We often know very well what can make a positive difference to our well-being. We’ve read or heard about the actions that can create positive change. And yet we can’t act! We fail when it comes to implementing them. If you’re dreaming of creating new habits, this article offers five ways to get started.
Have you ever realized that when you must deal with a problem that has an immediate impact, such as relieving a migraine, soothing a backache, or filling the empty fridge, you don’t hesitate for a second? But if you’ve forgotten to take your vitamins, do your stretching exercises or the fridge is empty of fruit and vegetables, you’re much slower to remedy the situation? And yes, it’s a challenge to put in place healthy habits to gradually increase your level of well-being. Your brain has a short-term vision: acting to prevent is much more difficult than acting to cure!
Fortunately, there are ways to remedy the situation.
Tip #1: Don’t make a method a personal problem.
When you can’t get into a new habit, your first reflex is probably self-criticism! You tell yourself: “Oh, I’m not disciplined enough. I don’t have what it takes. I don’t have the willpower. I’ll never make it”. With that kind of talk, it’s easy to give up!
Let’s face it, if you fail, it’s not your personality that’s the problem, it’s your method! Blaming yourself is counter-productive and demotivating. You can’t improvise change, you have to prepare for it. Instead, focus on finding solutions, learning from them, and starting afresh.
You can define a clear objective, draw up an action plan, consider the obstacles and possible alternatives for getting around them. You can ask yourself what support you need and think about celebrating each step of your transformation. You’ll get there by applying the tools that suit you best and choosing the right method.
Track #2: Focus on consistency
Are you one of those people who do something here and something there? For example, eat healthy for a day or two, go to bed earlier once in a while, or work out hard for 15 days and then do nothing? If so, unfortunately the lack of consistency is preventing you from implementing a change. Your brain needs rituals. It loves habits!
Do you ask yourself every morning if you’re going to brush your teeth? I guess not! It’s part of your ritual. It’s normal, natural, habitual. It doesn’t require any mental energy or procrastination: you just do it!
And therein lies one of the keys to change! Instead of doing three long fifty-minute meditations every week, try a short ten-minute meditation every morning. And on days when you don’t have ten minutes, three minutes is enough to maintain the ritual. You can also try associating this change with a specific time, place or event that will remind you that it’s for now: when you wake up in the morning, when you turn on your computer, when you leave your office, after dinner, before bedtime.
Tip #3: Don’t go it alone!
In today’s society, many people think that to succeed, they have to do it alone. They see asking for support as a weakness.

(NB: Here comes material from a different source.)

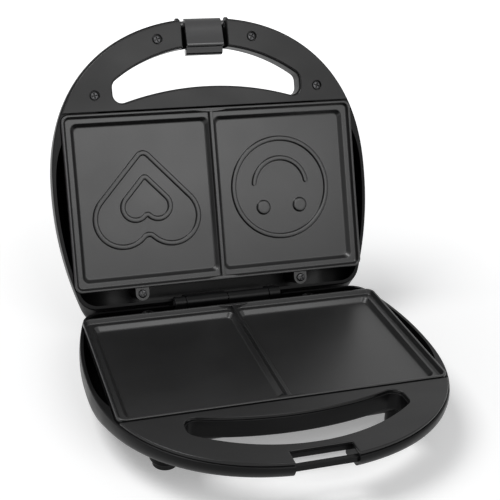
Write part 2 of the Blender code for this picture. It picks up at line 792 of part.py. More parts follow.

And yet, it’s been shown that it’s difficult to create change on your own, because your brain has been formatted to connect. For millennia, your ancestors have always been part of a community, a tribe, a group. They worked together to get ahead. In fact, community support was still very strong less than a hundred years ago! If you’re looking to implement new habits, you’ll need a support system.
To increase your chances of success, you can choose to be part of a group with the same goals as you, or to be accompanied by a friend, mentor or coach who regularly asks you where you stand and provides you with benevolent support.
Track #4: Take action!
When it comes to taking care of ourselves, we’re often good at talking about it, reading about it, dreaming about it, making plans, sometimes even giving advice… but when it comes to acting, it’s a different story!
It’s not enough to know, discuss and read about the tools that can help you create change. Above all, you must put them into practice and try them out. Find out which ones suit you best, which ones work best for you. This will enable you to adapt them, change them if necessary, and above all… move forward!
To act, try to find an environment or support where you can discover, learn and test these tools: for example, by intentionally setting aside time for practice, or by taking part in a program or series of workshops focused on action.
Track #5: Celebrate!
Your brain loves encouragement. It needs it to stay motivated and move forward. With its short-term vision, it’s fond of regular positive feedback.
Get into the habit of valuing every small step you take towards your goals, congratulating yourself on it and celebrating your progress with small rewards: a coffee with a friend, a massage, a break, a walk in the woods. And it’s even better if you have someone to remind you, to encourage you, to celebrate with you every little step towards change!
Choose and adapt your method, focus on consistency, organize yourself so you have good support, make sure you act and celebrate: these five tips make it easier to create new habits.